The Sources Of Authority



One approach to authority focuses on the question of who has a right to rule, and on what this right rests. Early notions of authority based it on the right of the strongest, the many, or the wisest to make laws. For example, while Pericles (c. 495–429 B.C.E.) praises Athenian democracy as the rule of the many according to the rule of law, Plato (c. 428–348 or 347 B.C.E.) views it as an unstable form of government that rests on the opinion and force of the majority. Instead, he prefers authority be given to those who possess reason and wisdom. Also, from antiquity to the Middle Ages, authority is often related to the divine, with rulers seen as "gods" themselves or as receiving authority from a divine power. In the European Middle Ages, the notion of civil and religious authority was clearly tied to the Catholic Church. For example, papalism asserted that the pope had final authority over both ecclesiastical and civil realms. Also, the notion of divine right monarchy, promoted by Robert Filmer (c. 1588–1653), asserted that the absolute authority of monarchs rests on Adam's patriarchal authority in the Garden of Eden.

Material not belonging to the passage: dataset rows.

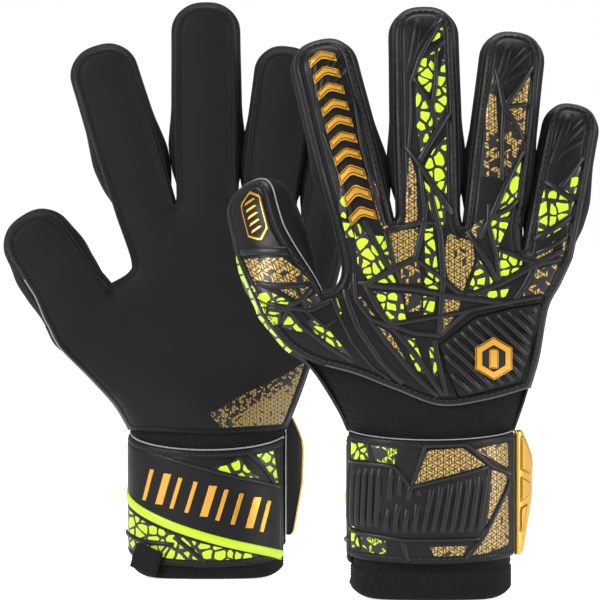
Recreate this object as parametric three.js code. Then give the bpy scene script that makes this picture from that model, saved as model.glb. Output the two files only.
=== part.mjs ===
// A pair of goalkeeper gloves, each standing open on its cuff with the fingers up and the two palms facing each other.
//
// Units are millimetres and degrees, +Z is up. Each glove is made in its own frame: X runs across the hand with the
// thumb at -X, Z runs from the cuff's rim to the fingertips, and the palm faces -Y. The right glove is the mirror image
// in Y, so its palm faces +Y. A finger, a thumb, a strap flap, a pull tab and a pull loop each turn about their own line.
import * as THREE from "three";

// ---------------------------------------------------------------- driving dimensions
const GAP = 0.35; // clearance between pieces that touch
const FOAM = 5; // thickness of the latex palm and of the foam backhand
const GUSSET = 2; // thickness of the stretch side walls
const FLANGE = 3; // how far the foam edges stand out past the side walls
const PALM_BOTTOM = 88.5; // height at which the hand begins, above the wrist bandage
const HALF_DEPTH_WRIST = 19; // half the hand's thickness at PALM_BOTTOM
const HALF_DEPTH_KNUCKLE = 13.5; // half the hand's thickness at KNUCKLE_HEIGHT
const KNUCKLE_HEIGHT = 178;
const SIDE_CLEARANCE = 0.6; // a finger is narrower than its seat on the palm by this, each side
const TIP_DEPTH = 21; // thickness of a finger at its tip
const STRIP_TRIM = 1.6; // a side wall stops this far short of the seams at its ends
const CURVE_STEPS = 6;

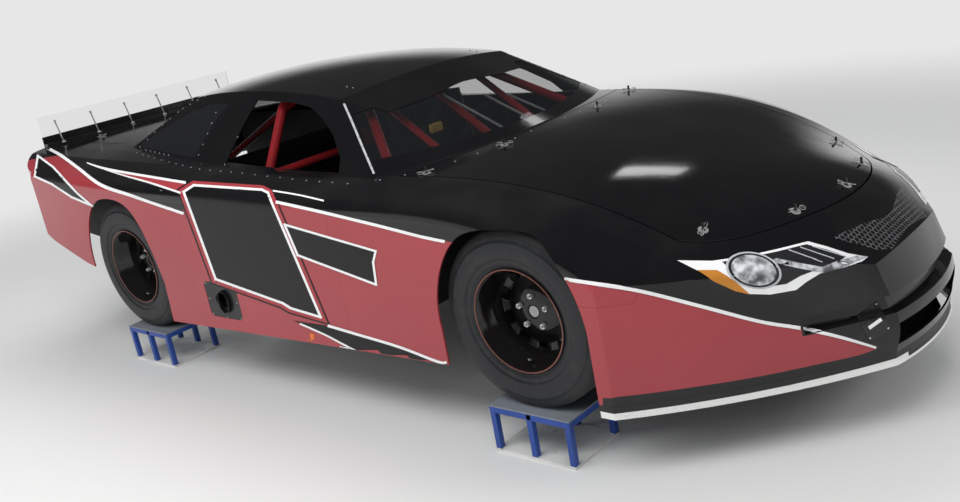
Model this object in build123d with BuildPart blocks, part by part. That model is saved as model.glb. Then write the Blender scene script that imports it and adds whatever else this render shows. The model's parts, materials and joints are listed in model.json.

In the latter part of the Middle Ages, the intellectual flourishing of the Renaissance led to the rediscovery of the notion of self-government in the form of republican city-states such as Florence, Italy. In turn, this influenced the emergence of the social-contract theory of John Locke (1632–1704) and Rousseau that rests legitimate government on the consent of the citizens of a political community. Locke's theory of consent and the right to revolt helped shape the Declaration of Independence and the republican character of the U.S. Constitution. However, the social-contract theory was criticized as resting on abstract notions of consent, reason, equality, and liberty. Edmund Burke (1729–1797), for instance, favored moderate reforms of existing institutions, and stressed that members of each generation must respect their entailed inheritance that obliged them to follow traditions established by previous generations. Furthermore, Joseph-Marie de Maistre (1753–1821) saw the abstract ideas that inspired the French Revolution as undermining the "throne and altar," which were the traditional authorities that held society together.